For some campaigns, a single-step landing page is enough. For others, a two-step flow or a multi-screen lead capture performs better because it breaks the decision into smaller actions. The right structure depends on the temperature of the traffic and the amount of user education required.

Operational warning: if you keep changing the ad but never change the page, you are often optimizing the wrong variable. Many accounts need a better page architecture more than they need another new angle.

What high-intent creative usually looks like

High-intent creative is not always dramatic. Sometimes it is simply more concrete. It uses recognizable context, a clear payoff, and a believable path to action.

The strongest patterns often include one of three things: a familiar event, a known social proof cue, or a problem-solution frame that feels immediate. The point is not to trick the user. The point is to compress understanding.

That is also why copied-out ad concepts rarely hold up for long. A generic clone may buy clicks, but it usually lacks the specificity that makes the downstream page work. The better approach is to borrow the structure and rebuild the execution around your own audience and GEO.

If you are comparing asset quality across networks and monitoring systems, the article on best ad spy tools for 2026 is useful for understanding what to inspect before you scale.

GEO logic still matters

Traffic that behaves well in one market can fail hard in another because the cultural cues, device mix, trust level, and payment behavior are different. That is why GEO selection is not just a media-buy question. It is a conversion-design question.

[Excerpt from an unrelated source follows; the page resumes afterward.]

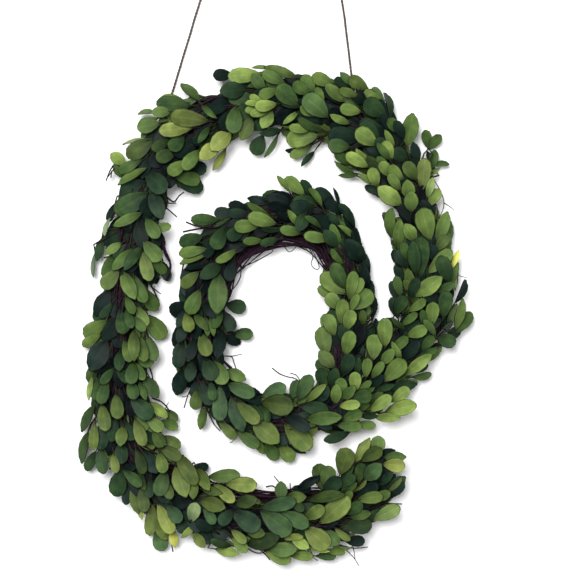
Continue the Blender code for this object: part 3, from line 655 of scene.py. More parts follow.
        (357, 240, 339, 225, 6, 60, 0), (355, 228, 340, 203, 9, 22, 0), (365, 262, 345, 240, 17, 20, 0),
        (368, 290, 362, 262, 10, 12, 0), (344, 265, 331, 250, 6, 50, 0), (345, 289, 333, 263, 14, 42, 0),
        (345, 294, 321, 274, 17, 64, 0), (335, 299, 318, 287, 10, 60, 0), (340, 309, 327, 294, 14, 62, 0),
        (341, 325, 343, 299, 13, 62, 0), (349, 300, 354, 271, 12, 58, 0), (352, 297, 362, 278, 11, 62, 0),
        (353, 309, 372, 291, 17, 56, 0), (351, 309, 358, 294, 8, 60, 0), (346, 330, 352, 310, 13, 64, 0),
        (334, 336, 327, 314, 13, 60, 0), (371, 304, 368, 279, 10, 14, 0), (372, 318, 374, 295, 9, 16, 0),
        (354, 234, 344, 211, 9, 14, 0), (362, 252, 353, 228, 10, 16, 0), (368, 278, 362, 252, 10, 14, 0),
        (344, 214, 326, 201, 11, 16, 0), (358, 268, 346, 250, 10, 18, 0), (292, 204, 266, 196, 12, 6, 0),
        (292, 211, 268, 205, 10, 5, 0), (292, 219, 276, 213, 8, 6, 0), (262, 206, 240, 207, 9, 8, 0),
    ],
    "ring, left": [
        (219, 220, 191, 219, 12, 42, 0), (228, 213, 214, 213, 12, 20, 0), (190, 240, 181, 238, 8, 75, 0),
        (203, 236, 179, 244, 14, 38, 0), (207, 249, 178, 254, 11, 58, 0), (211, 252, 179, 263, 9, 60, 0),
        (224, 228, 214, 249, 16, 36, 0), (241, 231, 227, 238, 13, 28, 0), (237, 249, 217, 262, 8, 62, 0),
        (222, 264, 200, 278, 14, 30, 0), (234, 259, 228, 281, 12, 14, 0), (220, 262, 184, 268, 9, 12, 0),
        (199, 272, 181, 287, 12, 50, 60), (219, 273, 217, 314, 19, 48, 0), (200, 290, 188, 314, 15, 50, 0),
        (187, 303, 170, 314, 15, 14, -60), (186, 313, 190, 332, 12, 58, 50), (194, 314, 208, 330, 9, 42, 40),
        (203, 292, 207, 316, 11, 15, 0), (208, 308, 215, 318, 10, 12, -50), (221, 314, 213, 328, 9, 42, 0),
        (225, 312, 233, 331, 13, 22, 0), (228, 305, 246, 308, 14, 32, 0), (235, 334, 253, 334, 12, 42, 0),
        (201, 333, 208, 356, 14, 52, 60), (182, 343, 177, 368, 13, 24, 0), (184, 368, 176, 396, 15, 20, -30),
        (192, 362, 189, 382, 12, 24, 0), (224, 333, 241, 344, 13, 8, 0), (222, 330, 217, 358, 13, 16, 0),
        (206, 322, 208, 336, 7, 48, 0), (212, 324, 214, 336, 6, 50, 0), (186, 322, 178, 343, 11, 18, 0),
        (185, 311, 177, 328, 9, 22, 0), (183, 340, 175, 358, 10, 20, 0), (196, 338, 188, 360, 11, 12, 0),
        (190, 266, 182, 282, 9, 16, 0),
    ],
    "ring, bottom": [
        (214, 361, 225, 384, 16, 56, 0), (205, 358, 214, 380, 16, 32, 0), (226, 370, 246, 380, 12, 56, 0),
        (225, 384, 255, 395, 14, 45, -40), (220, 386, 220, 421, 15, 42, -50), (211, 382, 213, 401, 9, 38, -40),
        (199, 381, 211, 405, 12, 28, 0), (197, 392, 195, 410, 12, 50, 30), (197, 382, 193, 398, 10, 20, 0),
        (230, 392, 262, 402, 8, 12, 0), (237, 402, 259, 423, 14, 54, 50), (231, 397, 243, 432, 16, 38, -50),
        (249, 402, 263, 420, 8, 34, 0), (258, 404, 270, 421, 9, 38, 0), (219, 421, 236, 439, 10, 52, 40),
        (209, 408, 233, 430, 8, 30, 0), (253, 420, 279, 443, 20, 56, 40), (237, 431, 259, 447, 12, 48, 0),
        (206, 408, 199, 430, 9, 55, 0), (257, 441, 264, 454, 8, 60, 0), (266, 442, 277, 460, 13, 46, 0),
        (262, 402, 293, 407, 20, 42, 60), (262, 396, 286, 386, 14, 46, -50), (292, 398, 298, 380, 11, 44, -30),
        (298, 400, 311, 375, 14, 42, -20), (299, 405, 329, 411, 14, 32, -20), (285, 424, 311, 449, 20, 56, 40),
        (270, 415, 287, 445, 15, 22, -70), (285, 416, 310, 430, 12, 16, -40), (281, 446, 293, 461, 14, 62, 0),
        (291, 446, 306, 454, 6, 20, 0),
    ],
    "left": [
        (142, 213, 113, 226, 10, 56, 0), (114, 206, 108, 222, 8, 20, 0), (109, 222, 103, 235, 5, 78, -80),
        (131, 228, 101, 243, 15, 24, 0), (102, 238, 97, 261, 9, 36, 0), (95, 252, 92, 277, 5, 62, -90),
        (120, 244, 105, 254, 9, 62, 0), (133, 243, 114, 259, 13, 30, 0), (133, 249, 112, 270, 11, 52, 0),
        (142, 246, 124, 270, 11, 36, 0), (119, 270, 102, 288, 16, 56, 30), (122, 271, 135, 299, 14, 56, 0),
        (134, 275, 145, 303, 12, 52, 0), (142, 251, 150, 281, 13, 60, 30), (144, 241, 160, 261, 16, 55, 0),
        (152, 258, 166, 274, 10, 50, 0), (146, 218, 158, 238, 13, 50, 0), (153, 229, 171, 226, 9, 58, 0),
        (163, 262, 168, 281, 10, 24, 0), (154, 270, 150, 285, 9, 15, 0), (142, 288, 157, 311, 14, 50, 0),
        (137, 306, 147, 326, 11, 60, 0), (127, 299, 134, 314, 9, 48, 0), (127, 312, 132, 328, 9, 40, 0),
        (120, 310, 124, 334, 14, 38, 0), (134, 318, 145, 331, 9, 50, 0), (148, 315, 164, 339, 17, 56, 0),
        (110, 290, 95, 316, 15, 14, -70), (115, 285, 116, 318, 17, 16, -70), (108, 308, 100, 318, 8, 30, 0),
        (107, 321, 83, 336, 15, 60, 0), (101, 334, 82, 346, 10, 62, 0), (107, 340, 90, 371, 20, 20, -50),
        (112, 342, 103, 362, 10, 16, -50), (114, 326, 122, 348, 15, 14, -50), (124, 340, 130, 362, 10, 52, 30),
        (134, 330, 134, 361, 12, 50, 40), (141, 336, 144, 362, 11, 50, 20), (148, 336, 155, 361, 12, 46, 0),
    ],
    "lower left": [
        (120, 352, 119, 371, 11, 32, 0), (113, 369, 101, 384, 9, 38, 0), (93, 376, 88, 400, 6, 72, -20),
        (99, 378, 94, 400, 9, 40, 0), (107, 380, 100, 404, 12, 42, 0), (118, 370, 130, 382, 10, 30, 0),
        (133, 362, 131, 384, 13, 42, 0), (130, 380, 135, 399, 12, 42, 0), (138, 368, 144, 380, 9, 50, 0),
        (145, 376, 158, 398, 13, 42, 0), (141, 386, 146, 400, 7, 48, 0), (131, 398, 152, 418, 17, 36, -50),
        (150, 402, 168, 418, 10, 74, 0), (165, 412, 178, 420, 10, 42, 40), (162, 422, 178, 428, 10, 52, 0),
        (147, 418, 163, 430, 15, 62, 0), (153, 430, 163, 447, 12, 45, 40), (164, 436, 180, 448, 12, 50, 50),
        (160, 446, 181, 459, 12, 44, 60), (116, 394, 118, 419, 13, 50, 40), (102, 404, 106, 431, 13, 52, 50),
        (95, 405, 80, 432, 10, 42, 0), (95, 422, 93, 450, 10, 58, 50), (104, 420, 100, 450, 15, 28, -50),
        (116, 418, 111, 442, 11, 28, -30), (121, 420, 134, 440, 12, 28, -40), (135, 419, 144, 446, 12, 54, 60),
        (123, 428, 120, 446, 12, 56, 30), (88, 432, 80, 464, 10, 42, 0), (96, 451, 86, 471, 10, 38, -20),
        (99, 448, 104, 474, 12, 38, -20), (114, 457, 116, 473, 9, 62, 40), (122, 440, 121, 464, 14, 28, 0),
        (124, 468, 136, 467, 8, 12, -40), (136, 449, 144, 474, 11, 36, 70), (142, 450, 157, 473, 15, 24, -50),
        (159, 452, 164, 473, 12, 56, 30), (121, 468, 116, 497, 17, 34, 0), (123, 470, 142, 486, 11, 42, -20),
        (127, 491, 126, 505, 9, 22, -30), (132, 487, 138, 514, 10, 54, 50), (141, 488, 145, 512, 12, 46, 60),
        (141, 470, 144, 490, 7, 36, 60), (140, 509, 142, 520, 6, 72, 40), (166, 470, 158, 496, 15, 42, 0),
        (166, 484, 171, 499, 10, 46, 40), (151, 478, 149, 498, 9, 30, 0),
    ],
    "bottom left": [
        (176, 466, 186, 497, 17, 60, 40), (176, 452, 196, 484, 14, 48, 70), (194, 480, 193, 499, 10, 50, 60),
        (197, 468, 209, 490, 12, 54, 40), (196, 468, 209, 466, 9, 18, 0), (202, 489, 222, 493, 9, 42, 60),
        (200, 500, 225, 508, 15, 48, 70), (192, 517, 196, 503, 13, 74, -60), (206, 511, 215, 524, 10, 42, -60),
        (158, 504, 172, 534, 14, 70, 50), (167, 505, 181, 522, 13, 38, -70), (180, 518, 184, 534, 14, 22, 0),
        (189, 531, 181, 538, 7, 66, 30), (154, 505, 148, 535, 13, 64, 40), (158, 517, 166, 541, 13, 60, 40),
        (158, 530, 162, 551, 15, 50, -60), (173, 534, 175, 548, 9, 92, 20), (194, 533, 205, 548, 10, 60, 60),
        (186, 500, 190, 522, 10, 18, 0), (208, 477, 240, 475, 13, 56, 0), (226, 484, 257, 485, 15, 68, 40),
        (232, 546, 211, 541, 8, 36, 20), (184, 504, 200, 532, 13, 20, -40), (196, 520, 210, 544, 12, 20, -40),
        (214, 484, 234, 502, 11, 66, 50), (235, 504, 257, 499, 13, 40, 60), (250, 498, 261, 503, 7, 42, 60),
        (232, 511, 260, 529, 19, 32, -70), (232, 512, 219, 524, 13, 32, -60), (230, 528, 209, 541, 20, 24, -20),
        (233, 531, 246, 543, 9, 60, 40), (232, 537, 247, 552, 11, 66, 0), (215, 549, 239, 554, 10, 72, 0),
        (247, 530, 265, 534, 12, 46, 60), (247, 545, 279, 537, 17, 34, 50), (212, 530, 196, 521, 12, 22, 0),
    ],
    "bottom": [
        (261, 508, 296, 501, 14, 40, -50), (261, 511, 291, 534, 20, 44, -40), (280, 512, 309, 526, 15, 46, -40),
        (281, 498, 281, 481, 17, 48, 0), (294, 497, 306, 497, 12, 48, 40), (297, 505, 304, 511, 9, 34, 50),
        (308, 490, 292, 489, 8, 16, -30), (304, 519, 324, 507, 13, 56, 40), (320, 523, 349, 497, 20, 64, 40),
        (305, 527, 329, 548, 20, 64, 50), (292, 538, 303, 536, 8, 72, 40), (297, 541, 309, 548, 11, 80, 0),
        (268, 550, 297, 549, 15, 58, -20), (265, 551, 291, 561, 14, 66, 0), (290, 556, 313, 556, 10, 66, 0),
        (308, 547, 330, 552, 5, 80, 0), (317, 556, 336, 556, 9, 40, 0), (311, 551, 315, 562, 4, 82, -60),
        (327, 531, 338, 545, 13, 50, -20), (330, 544, 352, 550, 6, 68, 0), (326, 551, 345, 553, 8, 58, 0),
        (309, 500, 345, 494, 8, 42, 40), (322, 494, 341, 478, 14, 26, -30),
    ],
    "tail": [
        (324, 488, 330, 466, 19, 46, 20), (321, 489, 319, 463, 15, 46, 40), (340, 474, 349, 448, 19, 50, 60),
        (380, 455, 395, 450, 7, 14, 0), (296, 490, 320, 476, 9, 10, 0), (344, 483, 355, 476, 10, 36, 0),
        (346, 487, 352, 478, 6, 42, 0), (349, 489, 357, 484, 6, 46, 0), (355, 462, 370, 438, 10, 66, 40),
        (377, 451, 379, 436, 14, 60, -20), (361, 461, 382, 449, 13, 46, 60), (359, 479, 362, 463, 11, 40, 20),
        (364, 480, 381, 464, 16, 44, -40), (384, 457, 406, 457, 11, 50, -20), (383, 464, 405, 466, 17, 70, 60),
        (384, 480, 393, 472, 9, 26, -20), (391, 489, 402, 478, 6, 58, 40), (391, 497, 404, 483, 9, 22, -20),
        (354, 498, 378, 484, 12, 18, -70), (354, 490, 367, 482, 4, 68, 40), (357, 500, 383, 496, 12, 58, 20),
        (378, 498, 390, 492, 10, 50, 20), (346, 499, 352, 491, 8, 46, 20), (350, 511, 362, 503, 12, 36, 0),
        (350, 517, 371, 513, 10, 44, 40), (373, 520, 400, 507, 14, 68, -20), (343, 525, 372, 526, 16, 32, 40),
        (336, 529, 350, 541, 7, 60, 40), (348, 541, 365, 541, 11, 16, -20),
    ],
}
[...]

When a market is noisy, mobile-heavy, or highly competitive, a short and visually clear path usually performs better than a long explanation. When a market needs more trust, the funnel should do more work before asking for commitment.

In practice, this means you should not evaluate a campaign only by CTR or CPC. Those metrics can look healthy while the funnel quietly leaks quality. Track the metrics that expose intent: post-click engagement, lead quality, first deposit rate, and the ratio between the first interaction and the final action.

Decision criterion: if clicks are cheap but downstream qualification is weak, do not expand spend yet. Fix the page sequence or the market fit first.

Where buyers usually leave money on the table

The common failure pattern is simple. A team finds a winning angle, then keeps stretching the same creative until fatigue sets in. They replace the ad, but not the story arc. They test more media, but not more funnel depth.

That is the wrong order. The right order is usually: test the hook, validate the pre-sell, confirm the landing flow, then scale the source mix. Once you have that, you can start layering in more placements and broader audience segments.

Another hidden leak is overfitting to one traffic source. A page that looks great in one channel may underperform elsewhere because the user mindset changes at the point of entry. The best operators design assets that can be adapted, not just duplicated.

How to use this intelligence in your next build

Start by mapping your funnel into a simple sequence: ad promise, pre-sell explanation, landing action, and post-click qualification. Then identify the weakest handoff. That is usually where your next improvement will matter most.

Build one version for fast-moving traffic and one for warmer or more deliberate traffic. Keep the core claim consistent, but vary the amount of explanation and the visual speed.

Finally, do not confuse novelty with scalability. A flashy page may win a few days of attention, but a clean and specific page wins longer when the market begins to mature. That is the difference between temporary lift and durable scale.

For teams comparing internal benchmarks and vendor claims, the broader comparison of Daily Intel service versus ad spy tools can help frame what competitive intelligence should actually tell you.

Bottom line

Paid traffic scales when the user feels that every step belongs to the same story. The creative opens the door, the pre-sell earns trust, and the landing page converts intent into action. If one of those steps is generic, the whole funnel slows down.

That is why the most reliable scaling moves are often boring on the surface and highly specific underneath. Specificity lowers friction, and lower friction usually wins.